“Slender but weighty, thoroughly cerebral. . . . It comes as a welcome corrective to so much American-style realist fiction, which in heavy doses can blur into a kind of sameness. . . what is moving about this novel is its embrace of what has always driven Kundera, the delicate state of living between being and nothingness.”— Boston Globe
From the internationally acclaimed, bestselling author of The Unbearable Lightness of Being, an unexpected and enchanting novel—the culmination of his life's work that is a hymn to friendship and an original and humorous commentary on our era and how we live
Casting light on the most serious of problems and at the same time saying not one serious sentence; being fascinated by the reality of the contemporary world and at the same time completely avoiding realism—that’s The Festival of Insignificance.

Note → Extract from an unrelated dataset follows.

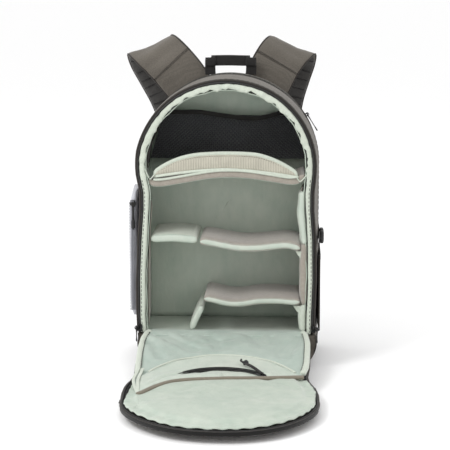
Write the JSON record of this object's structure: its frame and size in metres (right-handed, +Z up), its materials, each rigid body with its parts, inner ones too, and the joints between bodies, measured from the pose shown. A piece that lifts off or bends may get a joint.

Readers who know Milan Kundera’s earlier books know that the wish to incorporate an element of the “unserious” in a novel is not at all unexpected of him. In Immortality, Goethe and Hemingway stroll through several chapters together talking and laughing. And in Slowness, Vera, the author’s wife, says to her husband: “you’ve often told me you meant to write a book one day that would have not a single serious word in it…I warn you: watch out. Your enemies are lying in wait.”
Now, far from watching out, Kundera is finally and fully realizing his old aesthetic dream in this novel that we could easily view as a summation of his whole work. A strange sort of summation. Strange sort of epilogue. Strange sort of laughter, inspired by our time, which is comical because it has lost all sense of humor. What more can we say? Nothing. Just read.